Q: I’m worried that my sensitive product information won’t be kept confidential when it is sent to component suppliers. How can it be kept secure?
Answer:
There are legal and non-legal approaches here.
Non-Legal: Reducing the amount of information being shared
1. The most important action is to avoid giving too much information to one given supplier. If they see what the end product is, and if they think there is plenty of margin to grab, they might add 50% (or more!) to their price. Or they might give a low price, in the hope of being selected and with the purpose of competing with you later, and that’s probably even worse.
2. The second most important action you can take is avoiding sending sensitive information to multiple suppliers or simplifying the tender to remove the most confidential parts.
Note: When working with Sofeast on sourcing, in some cases we know a supplier that is already qualified and is probably a good fit. In many other cases, we involve other suppliers but do some screening first. It is usually possible to ask them to provide information based on a similar component, or at least a part that requires similar processing when doing that screening.
If we do a good job of restricting both the information sent and the number of suppliers we need to send it to, the risk is already lower. As Steve Dickinson wrote last week in China Law Blog, there are many ways information can leak, and you want to minimize that.
Legal: Getting the supplier to sign an NDA or NNN agreement
The next step is figuring out whether each component supplier needs to sign a non-disclosure, non-use, and non-circumvention (NNN) agreement.
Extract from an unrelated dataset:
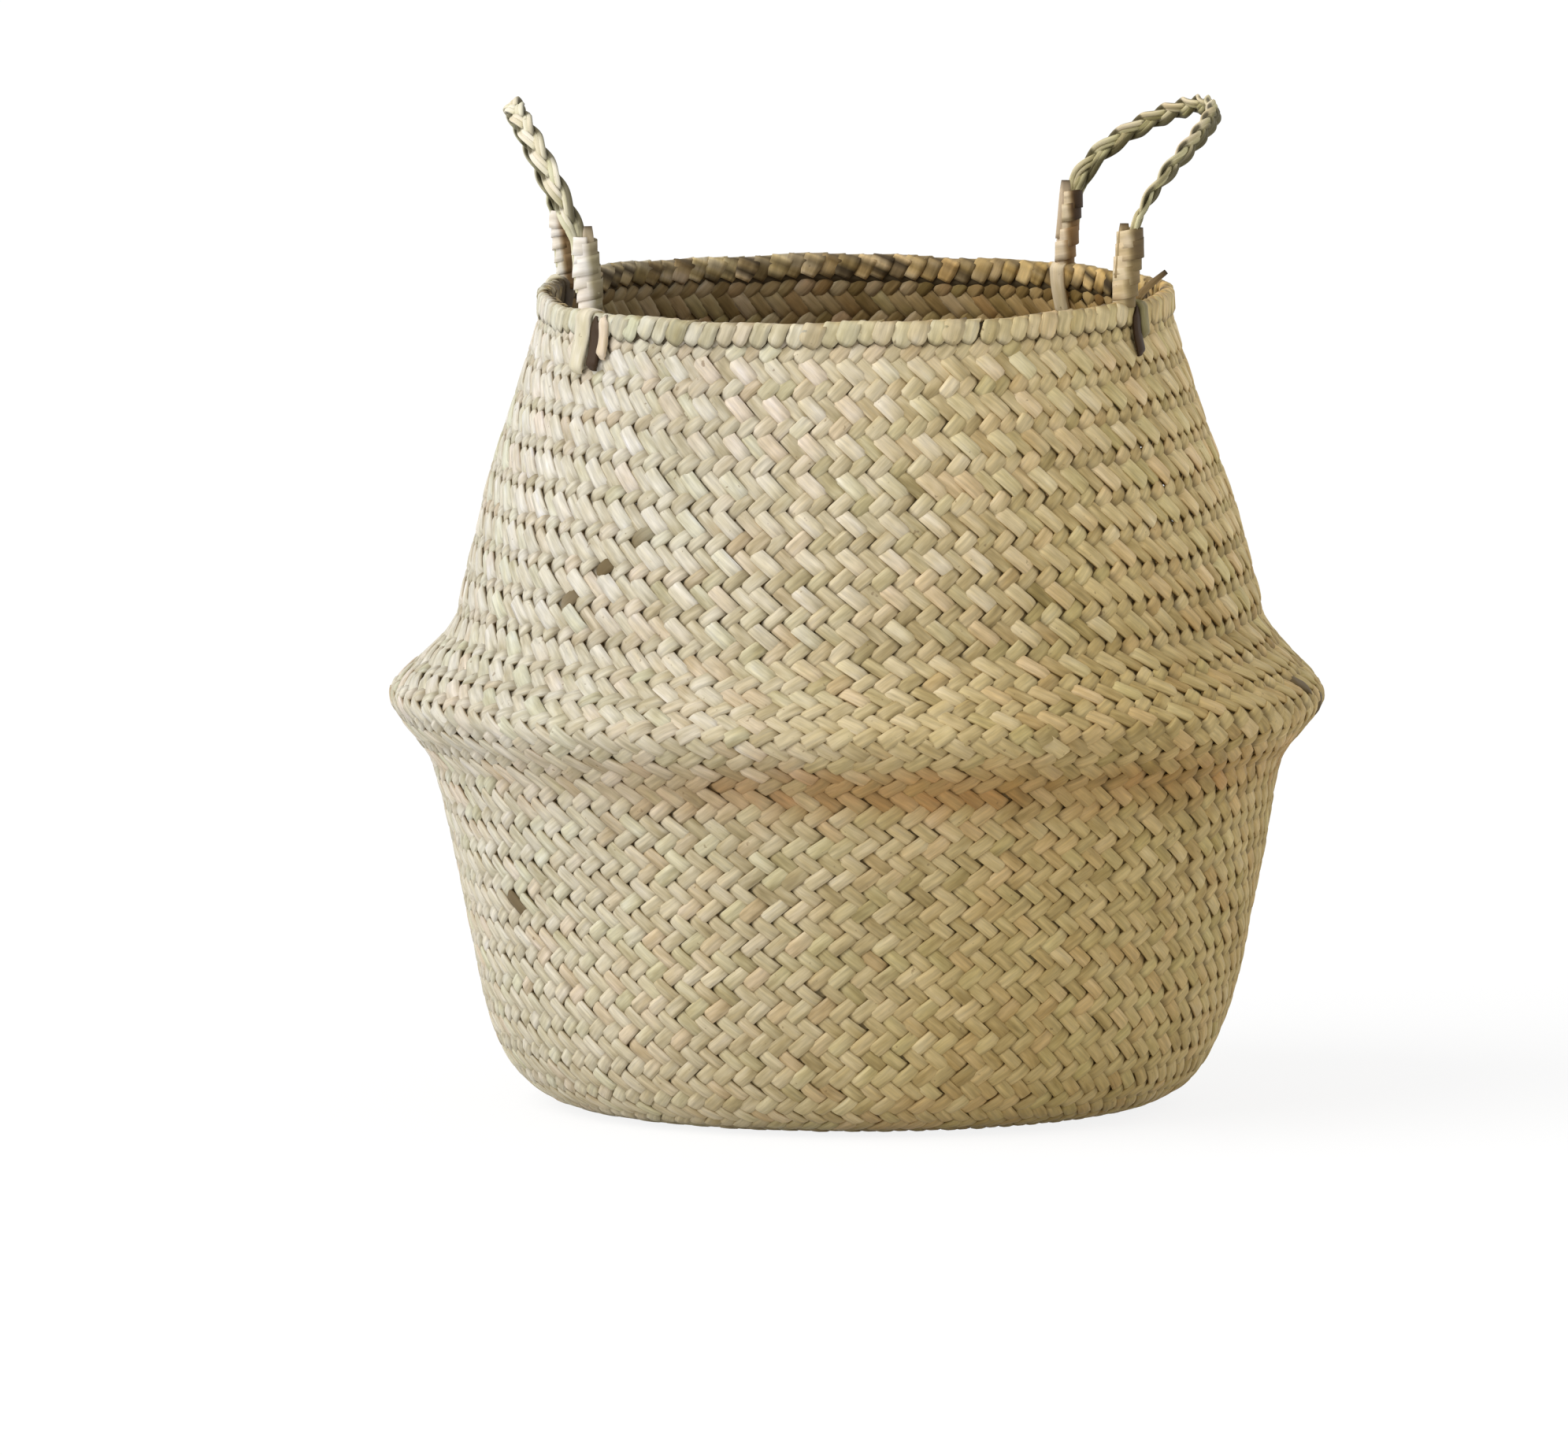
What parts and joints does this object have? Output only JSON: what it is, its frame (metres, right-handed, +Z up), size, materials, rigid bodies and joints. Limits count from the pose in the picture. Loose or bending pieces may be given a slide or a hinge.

Read more about manufacturing contracts here 👉 How To Create A Valid Manufacturing Contract In China To Protect Your IP
We usually discuss this with our client, to make sure we are aligned. There are several cases:
- We already have an NNN agreement with that supplier: we are all set.
- We only communicate a very small part of the project information, and in itself that poses no IP dissemination risk: no need for an NNN agreement.
- We communicate too much information to be in the situation above: it usually calls for a NNN agreement.
(Note: each project is unique in its own ways, so there are many special cases. For example, if we need to use a piece of technology developed by an OEM supplier, the approach is necessarily different, since they might have more confidential information to protect than our client.)
If you want to learn even more about legal options and China manufacturing contracts, listen to this episode of our podcast:
Other tips
- In our experience, it’s always better to try to keep your product or brand information from suppliers unless they’re conducting the final packing. We discuss this in more detail here: IP Protection For Manufacturers. Keep Component Suppliers In The Dark
- There is a relationship between a supplier’s interest in IP infringement and your order volumes. Low volumes (let’s say USD 10k per order or less) won’t be as attractive.